Ballooning mortgage approvals – another property bubble?

Mortgage approvals are surging and house prices rocketing – but Central Bank governor Philip Lane this week insisted there is no property bubble.

Lane said the regulator’s mortgage-lending rules will ultimately act as a drag on property prices and had placed a number of “self-correcting brakes” in the system that would make it difficult for house prices to rise “persistently”.

However, Lane did acknowledge the State’s housing market remains extremely volatile and that prices were still adjusting from the boom-and-bust cycle of the past decade.

Less than 24 hours after Lane’s comments, figures released by Banking & Payments Federation Ireland showed mortgage approvals rose 62 per cent in the first quarter of 2017 compared to the same period last year.

Furthermore, the value of the loans approved is rising even faster – by 77.5 per cent year on year. The number of loans actually drawn down to close home purchases in the same period was just 27.4 per cent up year on year.

Separately, high-profile debtor advocate David Hall is said to be planning a scheme that would involve purchasing the houses of people who are deep in arrears with their mortgages while allowing the owners to stay in their homes.

I Care Housing, a not-for-profit approved housing body, is believed to be in advanced discussions with a number of banks about acquiring loans that are in arrears.

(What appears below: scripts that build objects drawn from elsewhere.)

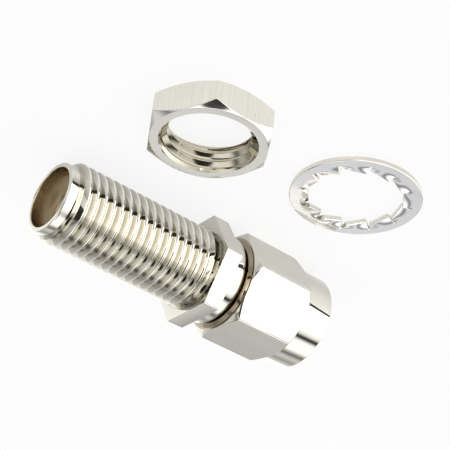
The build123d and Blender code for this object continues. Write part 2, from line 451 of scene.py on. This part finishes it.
# Painted shade: a darker, browner tone down in the roots of the barrel's thread, where shade falls,
# and how far it takes over below the crests
ROOT_SHADE_TONE = (0.41, 0.385, 0.32)
ROOT_SHADE_SPAN = (0.0, 1.0)
ROOT_SHADE_BY_DEPTH = ((0.02, 0.0), (0.07, 0.6), (0.4, 1.0))


def tinged(tree, tone, part, other):
    """The tone, with the other one in its place as far as the part says."""
    mix = tree.nodes.new("ShaderNodeMix")
    mix.data_type = "RGBA"
    tree.links.new(part, mix.inputs["Factor"])
    tree.links.new(tone, mix.inputs["A"])
    mix.inputs["B"].default_value = (*other, 1)
    return mix.outputs["Result"]


def recess_shaded(tree, tone):
    """The same tone with painted shade: darker and browner in the recess between the collar and the
    nut.
    """
    x, _, _ = object_axes(tree)
    return tinged(tree, tone, graded(tree, x, MM, RECESS_SHADE_SPAN, RECESS_SHADE_BY_X), RECESS_SHADE_TONE)


def root_shaded(tree, tone):
    """The same tone with painted shade: darker and browner down in the roots of the barrel's thread.
    """
    _, y, z = object_axes(tree)
    squares = [math_node(tree, "POWER", value, 2.0) for value in (y, z)]
    radius = math_node(tree, "SQRT", math_node(tree, "ADD", *squares))
    down = math_node(tree, "SUBTRACT", THREAD_CREST_R * MM, radius)
    return tinged(tree, tone, graded(tree, down, MM, ROOT_SHADE_SPAN, ROOT_SHADE_BY_DEPTH), ROOT_SHADE_TONE)


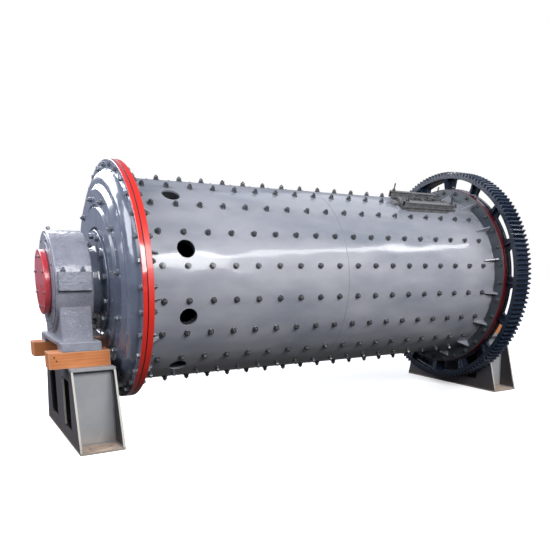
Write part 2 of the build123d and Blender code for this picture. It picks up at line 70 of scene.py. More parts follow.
def addNode(tree, kind, settings, links):
    node = tree.nodes.new("ShaderNode" + kind)
    for name, value in settings.items():
        if isinstance(name, str) and hasattr(node, name):
            setattr(node, name, value)
        else:
            node.inputs[name].default_value = value
    for name, source in links.items():
        tree.links.new(source, node.inputs[name])
    return node


def newMaterial(name):
    material = bpy.data.materials.new(name)
    material.use_nodes = True
    tree = material.node_tree
    where = addNode(tree, "TexCoord", {}, {})
    return material, tree, tree.nodes["Principled BSDF"], where


def enamel(name, look):
    # Enamel over metal: clouds of tone, dust where it faces up, softened edges and the metal's own unevenness
    material, tree, shader, where = newMaterial(name)
    place = where.outputs["Object"]
    axes = addNode(tree, "SeparateXYZ", {}, {0: place})
    direction = addNode(tree, "SeparateXYZ", {}, {0: where.outputs["Normal"]})
    stretched = addNode(tree, "Mapping", {"Scale": look.get("stretch", (1, 1, 1))}, {"Vector": place})
    patches = addNode(
        tree, "TexNoise", {"Scale": 1 / look["patchSize"], "Detail": 4, "Roughness": 0.55},
        {"Vector": stretched.outputs[0]},
    )
    patchMask = addNode(
        tree, "MapRange", {"From Min": 0.34, "From Max": 0.7}, {"Value": patches.outputs["Fac"]}
    )
    tone = addNode(
        tree, "Mix", {"data_type": "RGBA", 6: colour(look["base"]), 7: colour(look["patch"])},
        {0: patchMask.outputs[0]},
    ).outputs[2]
    layers = []  # colours laid over the clouds in turn, each with the node that masks it
    if "litEdge" in look:  # painted highlight: the narrow flame-cut edges of plates whose faces look along X, painted pale where the light catches them
        along = addNode(tree, "Math", {"operation": "ABSOLUTE"}, {0: direction.outputs["X"]})
        isLitEdge = addNode(tree, "MapRange", {"From Min": 0.5, "From Max": 0.4}, {"Value": along.outputs[0]})
        layers.append((look["litEdge"], isLitEdge))
    if "inside" in look:  # painted shade: faces that look in towards the middle of a stand are darkened, as shade falls inside it
        hand = addNode(tree, "Math", {"operation": "SIGN"}, {0: axes.outputs["X"]})
        mirror = addNode(tree, "CombineXYZ", {"Y": 1, "Z": 1}, {"X": hand.outputs[0]})
        nearPlace = addNode(tree, "VectorMath", {"operation": "MULTIPLY"}, {0: place, 1: mirror.outputs[0]})
        nearNormal = addNode(
            tree, "VectorMath", {"operation": "MULTIPLY"},
            {0: where.outputs["Normal"], 1: mirror.outputs[0]},
        )
        fromMiddle = addNode(
            tree, "VectorMath", {"operation": "SUBTRACT", 1: look["middle"]}, {0: nearPlace.outputs[0]}
        )
        outward = addNode(
            tree, "VectorMath", {"operation": "DOT_PRODUCT"},
            {0: fromMiddle.outputs[0], 1: nearNormal.outputs[0]},
        )
        isShadedInside = addNode(
            tree, "MapRange", {"From Min": 0.08, "From Max": 0.04}, {"Value": outward.outputs["Value"]}
        )
        layers.append((look["inside"], isShadedInside))
    if "rim" in look:  # a second colour brushed round the rim, measured out from the mill's axis
        centred = addNode(
            tree, "Mapping", {"Location": (0, 0, -mill["axisHeight"]), "Scale": (0, 1, 1)},
            {"Vector": place},
        )
        radius = addNode(tree, "VectorMath", {"operation": "LENGTH"}, {0: centred.outputs[0]})
        wobble = addNode(tree, "TexNoise", {"Scale": 1 / look["wobbleSize"], "Detail": 2}, {"Vector": place})
        reach = addNode(
            tree, "Math", {"operation": "MULTIPLY_ADD", 1: look["wobble"]},
            {0: wobble.outputs["Fac"], 2: radius.outputs["Value"]},
        )
        isRim = addNode(
            tree, "MapRange", {"From Min": look["rimFrom"], "From Max": look["rimFrom"] + look["rimBlend"]},
            {"Value": reach.outputs[0]},
        )
        isJoint = addNode(
            tree, "Math", {"operation": "COMPARE", 1: look["jointAt"], 2: look["jointHalf"]},
            {0: axes.outputs["X"]},
        )
        layers += [(look["rim"], isRim), (look["joint"], isJoint)]
    # a lighter colour on faces that look up: dust on most finishes, and a painted sheen on the gear's bitumen
    if "dustAndSheen" in look:
        specks = addNode(
            tree, "TexNoise", {"Scale": 1 / look["dustAndSheenSize"], "Detail": 6, "Roughness": 0.7},
            {"Vector": place},
        )
        upward = addNode(
            tree, "MapRange", {"From Min": 0.5, "From Max": 1.0, "To Max": look["dustAndSheenAmount"]},
            {"Value": direction.outputs["Z"]},
        )
        dustAndSheenPatches = addNode(
            tree, "MapRange", {"From Min": 0.3, "From Max": 0.62}, {"Value": specks.outputs["Fac"]}
        )
        dustAndSheenMask = addNode(
            tree, "Math", {"operation": "MULTIPLY"}, {0: upward.outputs[0], 1: dustAndSheenPatches.outputs[0]}
        )
        layers.append((look["dustAndSheen"], dustAndSheenMask))
    if "splash" in look:  # brown splashes that thin out upwards from the ground
        splashes = addNode(
            tree, "TexNoise", {"Scale": 1 / look["splashSize"], "Detail": 6, "Roughness": 0.65},
            {"Vector": place},
        )
        low = addNode(
            tree, "MapRange", {"From Min": look["splashHeight"], "From Max": 0.0, "To Max": 0.8},
            {"Value": axes.outputs["Z"]},
        )
        splashed = addNode(
            tree, "MapRange", {"From Min": 0.35, "From Max": 0.6}, {"Value": splashes.outputs["Fac"]}
        )
        splashMask = addNode(
            tree, "Math", {"operation": "MULTIPLY"}, {0: low.outputs[0], 1: splashed.outputs[0]}
        )
        layers.append((look["splash"], splashMask))
    if "speck" in look:  # bright specks over the casting's skin
        grit = addNode(tree, "TexNoise", {"Scale": 1 / look["speckSize"], "Detail": 3}, {"Vector": place})
        gritMask = addNode(
            tree, "MapRange", {"From Min": 0.62, "From Max": 0.72, "To Max": 0.8},
            {"Value": grit.outputs["Fac"]},
        )
        layers.append((look["speck"], gritMask))
    for laid, mask in layers:
        tone = addNode(
            tree, "Mix", {"data_type": "RGBA", 7: colour(laid)}, {0: mask.outputs[0], 6: tone}
        ).outputs[2]
    sheen = addNode(
        tree, "MapRange",
        {"From Min": 0.3, "From Max": 0.7, "To Min": look["rough"][0], "To Max": look["rough"][1]},
        {"Value": patches.outputs["Fac"]},
    )
    rounded = addNode(tree, "Bevel", {"samples": 4, "Radius": look.get("edge", 0.004)}, {})
    wave = addNode(
        tree, "TexNoise", {"Scale": 1 / look["waveSize"], "Detail": 1}, {"Vector": stretched.outputs[0]}
    )
    waveBump = addNode(
        tree, "Bump", {"Distance": look["waveHeight"]},
        {"Height": wave.outputs["Fac"], "Normal": rounded.outputs[0]},
    )
    grain = addNode(
        tree, "TexNoise", {"Scale": 1 / look["grainSize"], "Detail": 5, "Roughness": 0.6}, {"Vector": place}
    )
    grainBump = addNode(
        tree, "Bump", {"Distance": look["grainHeight"]},
        {"Height": grain.outputs["Fac"], "Normal": waveBump.outputs[0]},
    )
    shader.inputs["IOR"].default_value = 1.5
    shader.inputs["Coat Weight"].default_value = look.get("coat", 0.0)
    shader.inputs["Coat Roughness"].default_value = look.get("coatRough", 0.1)
    tree.links.new(tone, shader.inputs["Base Color"])
    tree.links.new(sheen.outputs[0], shader.inputs["Roughness"])
    tree.links.new(grainBump.outputs[0], shader.inputs["Normal"])
    tree.links.new(waveBump.outputs[0], shader.inputs["Coat Normal"])
    return material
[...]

Exchequer returns leave a big hole

There was more worrying news for the Government as exchequer returns showed a €344 million hole in the public finances.

The receipts from three of the big four taxes – income tax, corporation tax and excise duties – did not match expectations. Only VAT receipts reached the level projected by the Government.

The Department of Finance has said it is “not at the point where we are worried” but there is already talk of expected increases in public spending coming under pressure.